Desulfobulbus bacterial cells are so tiny that they are invisible to the naked eye but, under the right circumstances, form a multicellular filament that can transmit electrons across a distance as large as 1 centimeter as part of the filament’s respiration and ingestion processes. The discovery by scientists at Aarhus University in Denmark and USC was published in Nature on Oct. 24.
“To move electrons over these enormous distances in an entirely biological system would have been thought impossible,” said Moh El-Naggar, assistant professor of physics at the USC Dornsife College of Letters, Arts and Sciences, and co-author of the paper.
Aarhus scientists had discovered a seemingly inexplicable electric current on the sea floor years ago.
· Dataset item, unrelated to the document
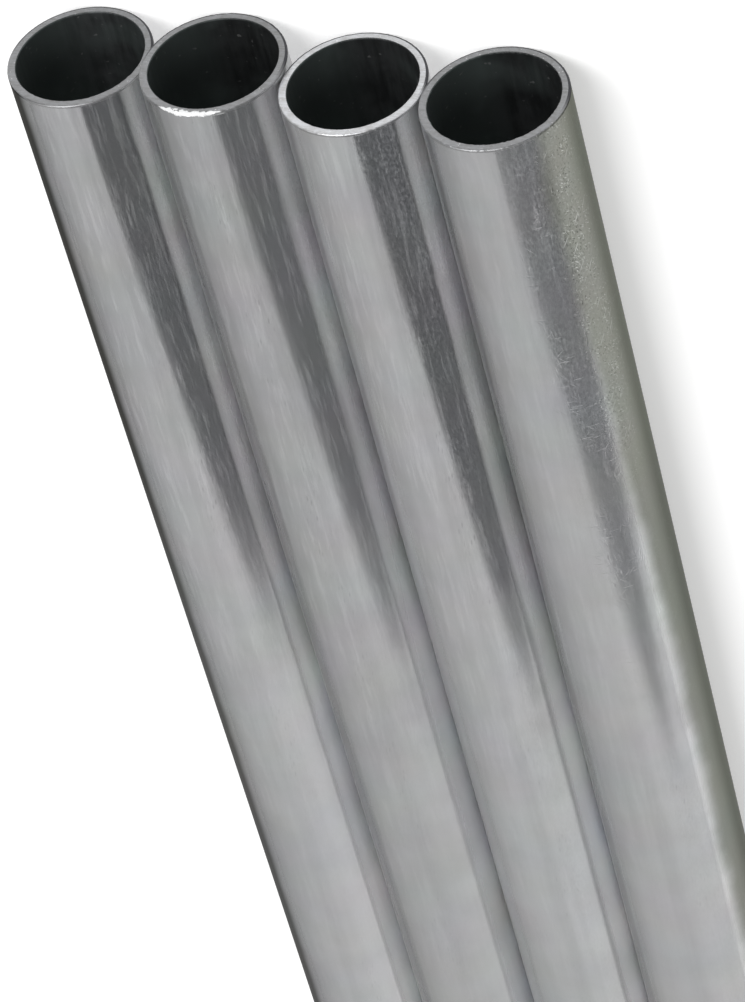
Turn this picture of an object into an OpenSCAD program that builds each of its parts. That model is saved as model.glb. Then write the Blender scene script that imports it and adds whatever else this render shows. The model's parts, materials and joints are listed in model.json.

The new experiments revealed that these currents are mediated by a hitherto unknown type of long, multicellular bacteria that act as living power cables.
“Until we found the cables, we imagined something cooperative where electrons were transported through external networks between different bacteria,” said Lars Peter Nielsen of the Aarhus Department of Bioscience and a corresponding author of the paper. “It was indeed a surprise to realize that it was all going on inside a single organism.”
The team studied bacteria living in marine sediments that power themselves by oxidizing hydrogen sulfide. Cells at the bottom live in a zone that is poor in oxygen but rich in hydrogen sulfide, and those at the top live in an area rich in oxygen but poor in hydrogen sulfide.
The solution? They form long chains that transport individual electrons from the bottom to the top, completing the chemical reaction and generating life-sustaining energy.
“You have feeder cells on one end and breather cells on the other, allowing the whole living cable to survive,” El-Naggar said.